Веничка Алексея Верткова выйдет из черной глубины зрительного зала и остановится между рядов поговорить с публикой, пугая народ нависающей над партером многоярусной люстрой из разномастных водочных бутылок — а ну как упадет на головы? Люстра дернется, звякнет, по потолку отползет к стене и возле нее затихнет. Люди из-под люстры выдохнут. А Веничка в монологе поднимется на сцену, затянутую плюшем омерзительно пламенеющего советского занавеса, там даст рассмотреть себя в полный рост: и кривоватую бабочку на шее при непарадном пиджачке, и не скрываемое даже имитацией Москвошвея природное изящество повадки, и по-детски торчащие уши, и стариковскую рытвину-морщину вокруг рта, и этот самый рот восхитительного фасона «лук амура».
Занавес раздернется, откроется пустая площадка с задником, задрапированным белоснежной шелковой шторой-маркизой.

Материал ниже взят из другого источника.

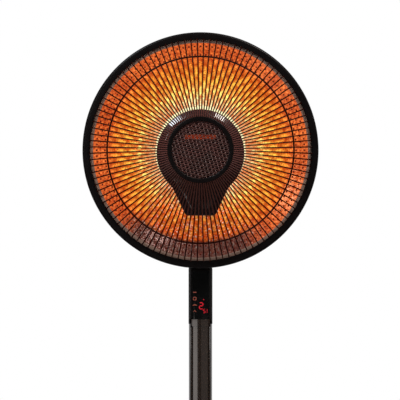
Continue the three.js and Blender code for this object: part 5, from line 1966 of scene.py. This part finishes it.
    def pole_outline(self) -> Line:
        """Draws the pole's crowned front strip between two grooves, and its round back.

        Returns:
            The outline.
        """
        w = Extent.of("lower_pole").size.x / 2
        d = Extent.of("lower_pole").high.y
        edge = -d + 1.1 * MM
        g = self.groove
        front = bow((-self.groove_at + g / 2, edge), (0, -d - 1.1 * MM), (self.groove_at - g / 2, edge), 14)
        right = [(self.groove_at - g * 0.1, edge + g), (self.groove_at + g * 0.1, edge + g)]
        curve_start = (self.groove_at + g / 2, edge + 0.4 * MM)
        right += bow(curve_start, (w - 0.6 * MM, -d + 4 * MM), (w, -d + self.pole_corner + 2 * MM), 10)
        corner = self.pole_corner
        right += arc(w - corner, d - corner, corner, np.linspace(0, math.pi / 2, 9))
        return front + right + [(-x, y) for x, y in reversed(right)]

    def pole(self, node: str) -> None:
        """Draws one length of the pole, hollow and grooved.

        Args:
            node: The CAD node that it stands for.
        """
        space = Extent.of(node)
        outer = self.pole_outline()
        tube = loft(f"{node}_tube", [level(outer, space.low.z), level(outer, space.high.z)], crease=22)
        w, d = space.size.x / 2 - self.pole_wall, space.high.y - self.pole_wall
        bore = oblong(-w, w, -space.high.y + self.pole_wall + 2 * MM, d, self.pole_corner - self.pole_wall)
        far = 5 * MM
        tools = [loft("bore", [level(bore, space.low.z - far), level(bore, space.high.z + far)])]
        if node == "upper_pole":
            low = (-self.tongue - GAP, -0.1, self.bottom - GAP)
            tools.append(block("notch", low, (self.tongue + GAP, self.tongue_back + GAP, 1)))
        combine(tube, Joining.CUT, tools, crease=22)
        self.dress(tube, Slot.POLE_METAL, [node])

    def switch(self) -> None:
        """Rounds the power switch and its bezel."""
        for node, body in (("rocker_frame", Body.COLUMN), ("power_rocker", Body.ROCKER)):
            self.dress(softened(node, 0.5 * MM, 3), Slot.BLACK_PLASTIC, [node], body=body)

    def hinge(self) -> None:
        """Rounds the hinge's bracket and nut, and turns its bolt."""
        for node, width in (("tilt_clevis", 0.8 * MM), ("tilt_nut", 0.5 * MM)):
            self.dress(softened(node, width, 3), Slot.STEEL, [node])
        space = Extent.of("tilt_bolt")
        left, right = space.low.x, space.high.x
        head, shank = space.size.z / 2, 4 * MM
        under = left + 3 * MM
        corners = [(0, left, 0), (head, left, 1.6 * MM), (head, under, 0.3 * MM)]
        corners += [(shank, under, 0), (shank, right, 0.8 * MM), (0, right, 0)]
        place = (0, space.middle.y, space.middle.z)
        bolt = lathe("tilt_bolt_turned", rounded(corners), Axis.X, place, 48)
        self.dress(bolt, Slot.STEEL, ["tilt_bolt"])

    def screws(self) -> None:
        """Sets the two screws in the housing's back."""
        nodes = ["housing_screw_1", "housing_screw_2"]
        spaces = [Extent.of(node) for node in nodes]
        deep = 1.6 * MM
        places = [(0, space.high.y - deep, space.middle.z) for space in spaces]
        screws = ScrewHeads("housing_screw_heads", head=3 * MM, height=deep, length=5 * MM, shank=1.6 * MM)
        heads = screws.build(places, (-math.pi / 2, 0, 0), self.finishes.materials[Slot.STEEL])
        self.dress(heads, Slot.STEEL, nodes)


@dataclass
class ScrewHeads:
    """Pan-head screws with a cross recess, all alike."""

    name: str
    head: float
    height: float
    length: float
    shank: float

    def build(self, places: Sequence[tuple], turn: tuple, material: Material) -> Object:
        """Builds one screw and copies it to each place.

        Args:
            places: Where the undersides of the heads lie.
            turn: How a screw whose head points up along +Z is turned.
            material: The finish.

        Returns:
            The screws, as one object.
        """
        form = Form(self.name)
        form.sizes(head=self.head, height=self.height, length=self.length, shank=self.shank)
        pan = form.out(
            "MeshCone",
            Vertices=24,
            Radius_Top=form.times(form.size("head"), 0.62),
            Radius_Bottom=form.size("head"),
            Depth=form.size("height"),
        )
        deep = form.times(form.size("height"), 1.2)
        long = form.times(form.size("head"), 1.1)
        thin = form.times(form.size("head"), 0.24)
        grooves = []
        for x, y in ((long, thin), (thin, long)):
            cube = form.out("MeshCube", Size=form.vector(x, y, deep))
            above = form.vector(0, 0, form.size("height"))
            grooves.append(form.out("Transform", Geometry=cube, Translation=above))
        cut = form.node("GeometryNodeMeshBoolean", {"Mesh 1": pan}, operation="DIFFERENCE")
        for groove in grooves:
            form.put(cut.inputs["Mesh 2"], groove)
        shank = form.out("MeshCylinder", Vertices=16, Radius=form.size("shank"), Depth=form.size("length"))
        below = form.vector(0, 0, form.times(form.size("length"), -0.499))
        shank = form.out("Transform", Geometry=shank, Translation=below)
        screw = form.together(cut.outputs[0], shank)
        pieces = []
        for place in places:
            pieces.append(form.out("Transform", Geometry=screw, Translation=place, Rotation=turn))
        return form.build(form.together(*pieces), material)


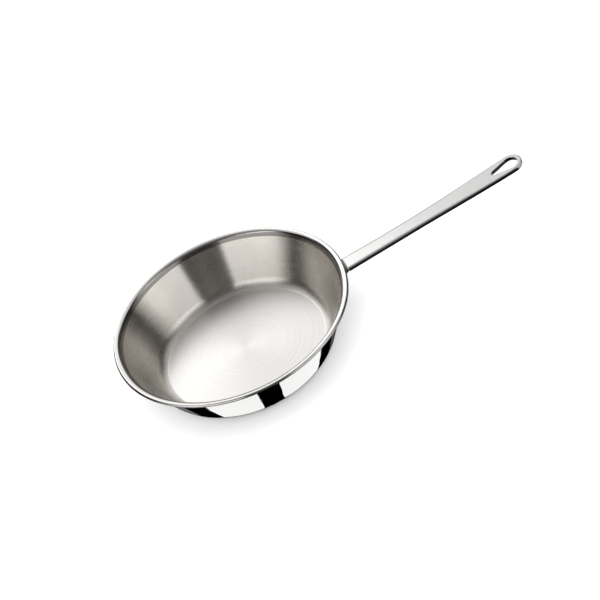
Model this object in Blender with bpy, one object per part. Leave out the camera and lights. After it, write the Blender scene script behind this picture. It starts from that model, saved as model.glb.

Почти весь спектакль этот Веничка проведет за столом, под нависающей с потолка второй бутылочной люстрой, в дурной серой компании, разок, правда, от нее отлучится, чтобы прилечь на голоногую пышноволосую девицу. А в финале взовьется ввысь белоснежная маркиза, откроет кирпичную кладку кремлевской стены с нишей, куда затолкает и где забьет нашего Веничку серая свора. Но после того он вновь из зала поднимется на сцену, уже прикрытую поганым красным плюшем, чтобы рассказать, как больно ему рассекало горло шило убийцы. Ну, и затем поклоны, овации, улыбки.
У Сергея Женовача в спектакле нет путешествия в задрипанной электричке, нет ощущений морока, жути, мерзости, алкогольного маятника от ломки в кайф. Там нечастые матерные слова произносятся неторопливо и артикулировано, а глагол «блевать» обретает изысканную эфемерность. Передвижения второстепенных персонажей по сцене плавны, голоса негромки, лица стерты — в спектакле СТИ всех их могло бы и не быть, их присутствие кажется вынужденной уступкой зрителю, и только взгляд Декабриста Игоря Лизенгевича порой блеснет почти веселым пониманием смысла Веничкиных речей. Пространство вылощено до стерильности и полностью освобождено для голоса Верткова, который все говорит, говорит и говорит ерофеевский текст. И голос его восхитительно упруг и суховат, лишен липкости эмоций. Фразы стелются длинными ровными спиралями, их движение подчиняет, и податливая женовачевская публика послушно погружается в интеллектуальную медитацию вместе с героем, чтобы время от времени вынырнуть из нее в одну из череды нехитрых жанровых сценок, размечающих действие. Классическая тема изгоя в неправильном мире, лишнего человека, отторгнувшего социум и отторгнутого им по взаимности, набирает силу в холодноватом жанре умственной притчи. Герой обретает отчетливые романтические черты. К финалу и виновники его личной трагедии, окопавшиеся за кирпичной стеной, обозначены с предельной очевидностью.
Но я все вспоминаю момент, когда Веничка вдруг рухнул в раскрытые ноги декоративной девицы. Глаза его помертвели, голова запрокинулась, и такой дикой, неинтеллектуальной тоской вдруг пахнуло со сцены. На миг пропало все — и люстры с маркизами, и серые статисты, и плюшево-шелковый дизайн. На миг сцену накрыло болью, хаосом. И любовью.